The idea behind Schnorr’s result is to consider a class of predicates, P for which there is a tight connection between the complexity set T_{{\it decide}_P} and the complexity sets of the associated witness functions:

\bigcup \{ T_w\ |\ w\ \textrm{is a witness function for}\ P\}

The class in question is the class of (polynomial-time) self-reducible predicates. The criteria for being self-reducible are a bit complex. I will provide a simplified, less general, version here. P is self-reducible if P(x,y) implies |x| = |y| and there is a polynomial-time function {\it spec}_P mapping a pair of (bit string, bit) to a bit string such that

  1. P(x, y_1 \cdots y_n) = P({\it spec}_P(x, y1), y_2 \cdots y_n)
  2. |{\it spec}_P(x, b)| < |x|

Theorem (Schnorr, 1976, Theorem 2.4, rewritten): When P is self-reducible, there is an integer k and witness function w for P such that

t \in T_{{\it decide}_P} \Rightarrow \exists t' \in T_w: t' = \mathcal{O}(\lambda x .\ |x|^k t(x))

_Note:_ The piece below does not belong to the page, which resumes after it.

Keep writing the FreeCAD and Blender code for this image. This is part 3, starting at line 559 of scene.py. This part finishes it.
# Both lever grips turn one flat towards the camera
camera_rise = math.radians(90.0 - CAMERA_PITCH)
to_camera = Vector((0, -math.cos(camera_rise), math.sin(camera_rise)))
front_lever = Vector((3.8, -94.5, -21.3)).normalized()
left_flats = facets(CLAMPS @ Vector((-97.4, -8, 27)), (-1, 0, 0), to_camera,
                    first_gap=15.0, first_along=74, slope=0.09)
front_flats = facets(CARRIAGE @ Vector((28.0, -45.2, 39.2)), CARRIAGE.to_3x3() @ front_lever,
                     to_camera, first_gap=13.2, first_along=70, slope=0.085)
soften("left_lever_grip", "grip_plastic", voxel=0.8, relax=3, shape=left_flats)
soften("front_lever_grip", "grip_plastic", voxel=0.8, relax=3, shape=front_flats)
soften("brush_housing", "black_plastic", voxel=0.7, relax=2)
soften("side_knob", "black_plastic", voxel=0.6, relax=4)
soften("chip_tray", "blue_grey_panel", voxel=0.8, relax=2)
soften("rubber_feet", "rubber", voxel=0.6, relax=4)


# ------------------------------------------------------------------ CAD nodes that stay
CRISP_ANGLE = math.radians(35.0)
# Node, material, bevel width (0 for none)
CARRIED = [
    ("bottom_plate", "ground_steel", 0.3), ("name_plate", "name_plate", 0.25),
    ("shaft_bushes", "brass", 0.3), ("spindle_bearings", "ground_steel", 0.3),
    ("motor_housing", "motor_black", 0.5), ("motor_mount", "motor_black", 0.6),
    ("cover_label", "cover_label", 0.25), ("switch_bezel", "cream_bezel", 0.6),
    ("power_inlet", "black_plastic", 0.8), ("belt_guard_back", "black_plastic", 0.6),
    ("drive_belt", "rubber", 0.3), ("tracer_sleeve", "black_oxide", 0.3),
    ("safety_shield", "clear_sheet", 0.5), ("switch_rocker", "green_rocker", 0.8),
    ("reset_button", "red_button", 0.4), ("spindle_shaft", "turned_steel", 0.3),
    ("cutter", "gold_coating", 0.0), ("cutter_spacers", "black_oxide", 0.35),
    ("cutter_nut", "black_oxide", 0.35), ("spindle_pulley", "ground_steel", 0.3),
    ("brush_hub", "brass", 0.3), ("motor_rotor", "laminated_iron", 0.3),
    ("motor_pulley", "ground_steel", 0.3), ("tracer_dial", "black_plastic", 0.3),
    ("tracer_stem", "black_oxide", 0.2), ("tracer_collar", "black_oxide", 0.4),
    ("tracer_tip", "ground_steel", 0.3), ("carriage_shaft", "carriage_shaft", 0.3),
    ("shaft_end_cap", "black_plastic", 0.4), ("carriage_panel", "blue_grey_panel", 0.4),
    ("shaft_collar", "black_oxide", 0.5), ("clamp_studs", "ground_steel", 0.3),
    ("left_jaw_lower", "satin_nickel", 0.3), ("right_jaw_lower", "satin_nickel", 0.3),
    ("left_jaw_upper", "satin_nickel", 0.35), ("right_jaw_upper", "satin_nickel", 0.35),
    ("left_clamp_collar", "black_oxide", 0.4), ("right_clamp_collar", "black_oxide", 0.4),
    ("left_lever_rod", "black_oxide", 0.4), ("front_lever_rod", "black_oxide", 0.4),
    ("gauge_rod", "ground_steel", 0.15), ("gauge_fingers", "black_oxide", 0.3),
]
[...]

This theorem is not too hard to prove. To find a witness y for an x, you figure out the bits of y one at a time. It takes |x| rounds in which we test both 0 and 1 as the potential “next bit” of a witness. For the details, I refer you to Schnorr’s paper.

The main theorem of interest to this blog post is Schnorr’s Theorem 2.7. A precise statement of the Theorem requires more technical detail than I’m able to provide here, but its essence is this: For a self-reducible predicate P, the decision problem {\it decide}_P cannot be sped up by a factor of |x|.

As mentioned above, I’ve not been able to construct a proof based on the ICALP paper, so I’ll leave this a homework to the readers! It certainly seems like all of the necessary constructions have been lined up, but at the place where “standard methods of diagonalization” should be applied I cannot find a satisfactory interpretation of how to combine the big-O notation with the quantification of the variable i. I’d be very interested in hearing from readers that succeeded in proving this Theorem.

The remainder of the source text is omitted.